What the process actually involves

A proper pool table move follows a sequence, and skipping steps is what breaks tables:

  1. Remove the pockets, rails, and felt, labeling and bagging hardware.
  2. Unbolt the slate slabs from the frame and lift each one flat, never on edge.
  3. Pad, wrap, and carry the slate with enough hands to keep it level.
  4. Move the frame and legs separately.
  5. Reassemble the frame, reset the slate, and re-seam the joints.
  6. Relevel the surface and restretch the felt.

That last step, releveling, is why the destination matters as much as the pickup. A table that arrives fine but is not releveled will play with a roll, and getting it flat again requires shims and patience across the whole bed.
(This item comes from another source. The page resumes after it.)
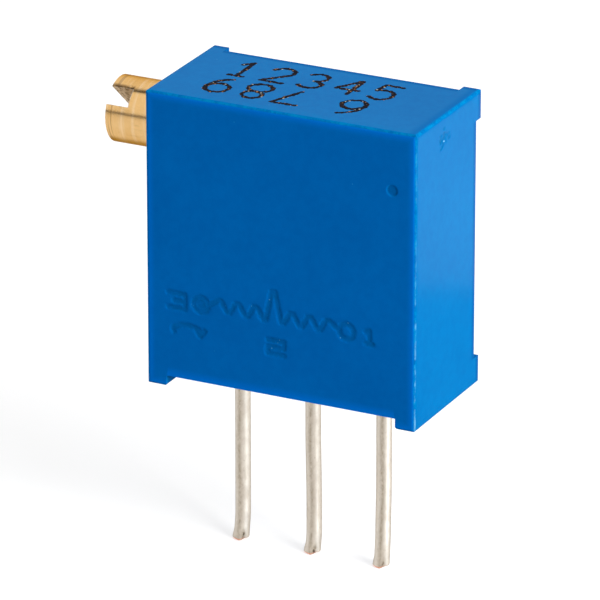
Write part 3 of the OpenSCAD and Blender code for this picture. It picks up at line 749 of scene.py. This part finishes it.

Why the crew size is non-negotiable

Each slate slab is too heavy and too unforgiving for two people to control on stairs, through doorways, or around tight turns. A trained crew brings enough hands to keep every slab flat and supported, plus the dollies, straps, and padding to protect both the stone and the home. The skill is in the disassembly and the relevel, not just the carry, which is why this is specialty work rather than a favor you call friends for.

What you should do

Book a crew that is specifically experienced with slate tables, and confirm they handle both the teardown and the releveling, not just transport. Ask whether felt replacement is expected, since old felt sometimes does not survive the move. Treat pool-table handling as a separate specialty charge on your estimate, the way pianos and other heavy precision items are priced, and get that figure in writing rather than as a verbal number.

Tell the mover the table size, the slate configuration if you know it, and the access at both ends, including stairs and tight corners. Plan for the releveling to take time at the new home, and do not expect to play on it the same hour it arrives. A slate table moved by people who understand the stone goes back together flat. One moved by two people in a hurry often does not.